● WHAT THIS TASK INVOLVES
Quote verbatim everything from the line containing "out[YOKE_ROWS + RAGLAN_ROWS:, -1]" down to the line containing "obj.data.transform(world)", with both of those lines included and no others.
──────── DATASET CONTENT
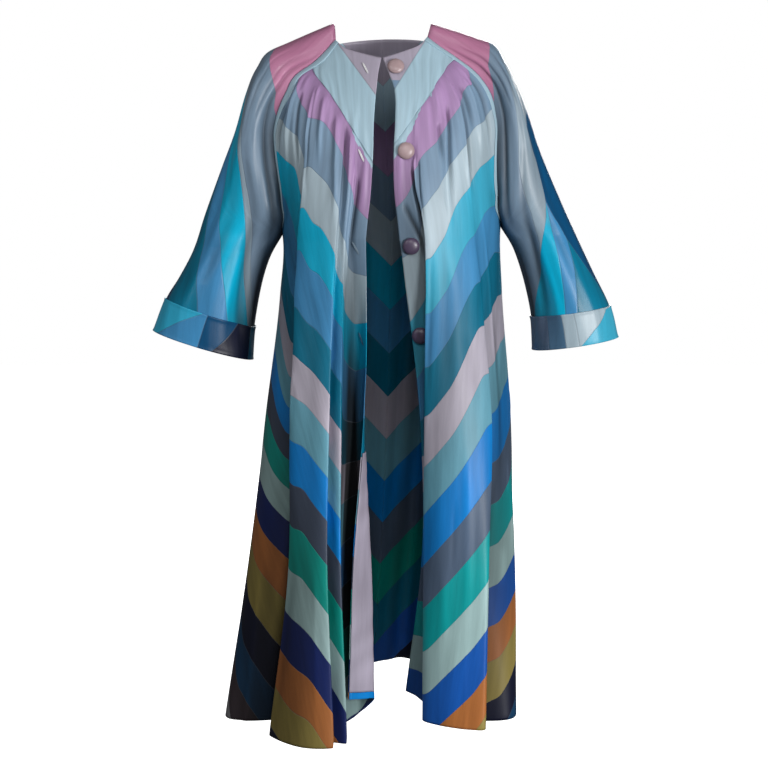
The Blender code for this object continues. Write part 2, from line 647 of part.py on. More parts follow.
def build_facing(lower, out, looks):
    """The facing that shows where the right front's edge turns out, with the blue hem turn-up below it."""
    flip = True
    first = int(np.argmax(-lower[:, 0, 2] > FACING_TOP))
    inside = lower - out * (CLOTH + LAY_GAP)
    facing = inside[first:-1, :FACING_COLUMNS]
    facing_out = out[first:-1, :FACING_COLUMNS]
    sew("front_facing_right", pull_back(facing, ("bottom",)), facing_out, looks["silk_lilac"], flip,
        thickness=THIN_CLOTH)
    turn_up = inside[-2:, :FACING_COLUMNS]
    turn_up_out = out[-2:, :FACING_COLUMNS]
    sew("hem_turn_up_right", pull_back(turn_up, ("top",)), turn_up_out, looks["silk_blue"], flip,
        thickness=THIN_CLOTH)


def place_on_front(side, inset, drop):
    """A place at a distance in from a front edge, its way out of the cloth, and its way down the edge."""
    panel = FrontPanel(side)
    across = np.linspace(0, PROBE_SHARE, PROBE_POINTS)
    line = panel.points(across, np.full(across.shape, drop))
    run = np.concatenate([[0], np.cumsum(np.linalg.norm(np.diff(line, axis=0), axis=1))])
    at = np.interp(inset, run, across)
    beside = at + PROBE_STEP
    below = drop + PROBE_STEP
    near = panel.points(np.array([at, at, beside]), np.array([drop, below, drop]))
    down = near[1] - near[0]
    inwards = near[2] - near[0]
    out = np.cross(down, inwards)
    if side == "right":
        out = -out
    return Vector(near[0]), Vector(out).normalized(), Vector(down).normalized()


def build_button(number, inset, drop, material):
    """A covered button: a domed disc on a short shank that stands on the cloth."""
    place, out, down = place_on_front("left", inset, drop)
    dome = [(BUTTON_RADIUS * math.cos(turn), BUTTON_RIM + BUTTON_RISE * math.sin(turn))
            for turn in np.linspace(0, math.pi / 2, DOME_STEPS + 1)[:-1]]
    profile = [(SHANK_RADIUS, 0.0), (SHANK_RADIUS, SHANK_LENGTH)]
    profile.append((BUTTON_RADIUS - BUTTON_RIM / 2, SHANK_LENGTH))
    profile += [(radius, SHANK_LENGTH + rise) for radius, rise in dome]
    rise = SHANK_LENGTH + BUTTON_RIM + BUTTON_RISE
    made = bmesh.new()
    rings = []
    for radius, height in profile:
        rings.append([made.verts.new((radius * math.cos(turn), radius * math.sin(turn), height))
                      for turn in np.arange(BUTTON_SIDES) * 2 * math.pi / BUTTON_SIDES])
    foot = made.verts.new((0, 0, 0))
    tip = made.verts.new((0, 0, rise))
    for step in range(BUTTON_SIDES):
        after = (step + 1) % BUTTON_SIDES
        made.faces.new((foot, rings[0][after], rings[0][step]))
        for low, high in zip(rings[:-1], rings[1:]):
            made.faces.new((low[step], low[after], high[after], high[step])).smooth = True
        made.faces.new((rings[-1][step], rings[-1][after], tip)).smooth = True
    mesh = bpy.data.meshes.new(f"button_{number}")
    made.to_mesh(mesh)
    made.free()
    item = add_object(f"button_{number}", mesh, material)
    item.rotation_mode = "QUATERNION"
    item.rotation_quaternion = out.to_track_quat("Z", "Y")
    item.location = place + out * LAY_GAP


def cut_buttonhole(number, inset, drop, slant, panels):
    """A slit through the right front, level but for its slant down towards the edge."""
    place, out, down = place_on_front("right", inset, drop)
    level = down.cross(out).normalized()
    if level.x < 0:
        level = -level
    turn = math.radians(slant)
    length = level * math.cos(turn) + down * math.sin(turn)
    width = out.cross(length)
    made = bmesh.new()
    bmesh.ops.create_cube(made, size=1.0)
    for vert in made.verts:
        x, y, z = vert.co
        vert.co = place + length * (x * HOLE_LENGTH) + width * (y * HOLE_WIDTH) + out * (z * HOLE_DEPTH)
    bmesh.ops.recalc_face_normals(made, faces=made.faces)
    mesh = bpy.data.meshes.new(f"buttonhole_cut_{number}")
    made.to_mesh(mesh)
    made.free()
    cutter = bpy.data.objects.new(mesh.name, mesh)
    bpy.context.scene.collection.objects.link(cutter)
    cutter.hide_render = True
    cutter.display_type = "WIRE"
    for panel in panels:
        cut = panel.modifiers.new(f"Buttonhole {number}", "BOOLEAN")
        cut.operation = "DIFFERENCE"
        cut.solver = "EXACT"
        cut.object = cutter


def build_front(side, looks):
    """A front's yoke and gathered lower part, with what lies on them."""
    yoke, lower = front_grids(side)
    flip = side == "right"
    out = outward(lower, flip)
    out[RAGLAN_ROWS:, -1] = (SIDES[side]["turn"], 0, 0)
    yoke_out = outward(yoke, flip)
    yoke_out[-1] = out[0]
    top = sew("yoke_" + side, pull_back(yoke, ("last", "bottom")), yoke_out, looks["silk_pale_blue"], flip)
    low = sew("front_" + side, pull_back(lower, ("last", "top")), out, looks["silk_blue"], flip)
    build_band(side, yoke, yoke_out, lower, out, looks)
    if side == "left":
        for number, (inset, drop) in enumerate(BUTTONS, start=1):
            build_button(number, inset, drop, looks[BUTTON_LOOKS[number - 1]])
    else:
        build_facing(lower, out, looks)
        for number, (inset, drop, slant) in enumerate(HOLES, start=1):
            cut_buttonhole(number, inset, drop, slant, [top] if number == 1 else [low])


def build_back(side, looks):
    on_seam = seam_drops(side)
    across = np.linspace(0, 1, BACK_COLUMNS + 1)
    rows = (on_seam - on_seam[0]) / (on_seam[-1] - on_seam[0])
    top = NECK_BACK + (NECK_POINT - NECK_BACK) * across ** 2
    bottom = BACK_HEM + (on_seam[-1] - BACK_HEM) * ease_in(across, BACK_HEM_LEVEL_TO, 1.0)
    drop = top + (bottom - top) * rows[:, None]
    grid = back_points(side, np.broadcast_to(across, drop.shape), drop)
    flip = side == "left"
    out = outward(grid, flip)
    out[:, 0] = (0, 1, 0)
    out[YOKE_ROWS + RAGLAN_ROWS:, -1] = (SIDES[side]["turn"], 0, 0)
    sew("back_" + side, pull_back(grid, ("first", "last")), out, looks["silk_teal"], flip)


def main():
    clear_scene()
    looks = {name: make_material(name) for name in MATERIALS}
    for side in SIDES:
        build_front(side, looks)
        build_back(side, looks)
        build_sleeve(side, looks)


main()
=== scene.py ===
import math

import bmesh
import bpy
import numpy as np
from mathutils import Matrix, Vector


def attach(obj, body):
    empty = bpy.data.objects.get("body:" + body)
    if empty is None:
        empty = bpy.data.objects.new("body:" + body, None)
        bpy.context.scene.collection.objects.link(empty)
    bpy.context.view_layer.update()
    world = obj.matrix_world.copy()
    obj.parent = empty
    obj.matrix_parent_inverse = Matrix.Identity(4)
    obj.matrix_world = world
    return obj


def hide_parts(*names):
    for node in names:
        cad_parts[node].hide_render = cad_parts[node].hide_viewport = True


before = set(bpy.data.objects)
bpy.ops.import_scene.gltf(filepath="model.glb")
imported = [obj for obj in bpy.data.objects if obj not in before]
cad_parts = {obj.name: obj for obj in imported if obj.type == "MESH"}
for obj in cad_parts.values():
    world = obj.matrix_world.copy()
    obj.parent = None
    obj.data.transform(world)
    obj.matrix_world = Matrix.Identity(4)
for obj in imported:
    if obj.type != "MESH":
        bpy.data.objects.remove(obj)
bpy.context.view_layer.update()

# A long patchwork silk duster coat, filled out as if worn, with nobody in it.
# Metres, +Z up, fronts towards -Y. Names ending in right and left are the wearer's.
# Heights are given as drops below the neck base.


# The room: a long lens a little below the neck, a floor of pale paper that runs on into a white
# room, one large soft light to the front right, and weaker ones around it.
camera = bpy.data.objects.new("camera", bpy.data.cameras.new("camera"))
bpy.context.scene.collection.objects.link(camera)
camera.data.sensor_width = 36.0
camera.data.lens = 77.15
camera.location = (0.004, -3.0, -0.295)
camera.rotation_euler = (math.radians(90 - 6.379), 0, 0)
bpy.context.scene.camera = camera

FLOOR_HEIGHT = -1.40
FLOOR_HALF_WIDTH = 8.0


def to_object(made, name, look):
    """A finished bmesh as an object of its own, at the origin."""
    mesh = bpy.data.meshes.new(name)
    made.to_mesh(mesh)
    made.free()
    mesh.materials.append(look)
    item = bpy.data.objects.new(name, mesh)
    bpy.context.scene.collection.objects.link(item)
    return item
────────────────
● THE SOLUTION
    out[YOKE_ROWS + RAGLAN_ROWS:, -1] = (SIDES[side]["turn"], 0, 0)
    sew("back_" + side, pull_back(grid, ("first", "last")), out, looks["silk_teal"], flip)


def main():
    clear_scene()
    looks = {name: make_material(name) for name in MATERIALS}
    for side in SIDES:
        build_front(side, looks)
        build_back(side, looks)
        build_sleeve(side, looks)


main()
=== scene.py ===
import math

import bmesh
import bpy
import numpy as np
from mathutils import Matrix, Vector


def attach(obj, body):
    empty = bpy.data.objects.get("body:" + body)
    if empty is None:
        empty = bpy.data.objects.new("body:" + body, None)
        bpy.context.scene.collection.objects.link(empty)
    bpy.context.view_layer.update()
    world = obj.matrix_world.copy()
    obj.parent = empty
    obj.matrix_parent_inverse = Matrix.Identity(4)
    obj.matrix_world = world
    return obj


def hide_parts(*names):
    for node in names:
        cad_parts[node].hide_render = cad_parts[node].hide_viewport = True


before = set(bpy.data.objects)
bpy.ops.import_scene.gltf(filepath="model.glb")
imported = [obj for obj in bpy.data.objects if obj not in before]
cad_parts = {obj.name: obj for obj in imported if obj.type == "MESH"}
for obj in cad_parts.values():
    world = obj.matrix_world.copy()
    obj.parent = None
    obj.data.transform(world)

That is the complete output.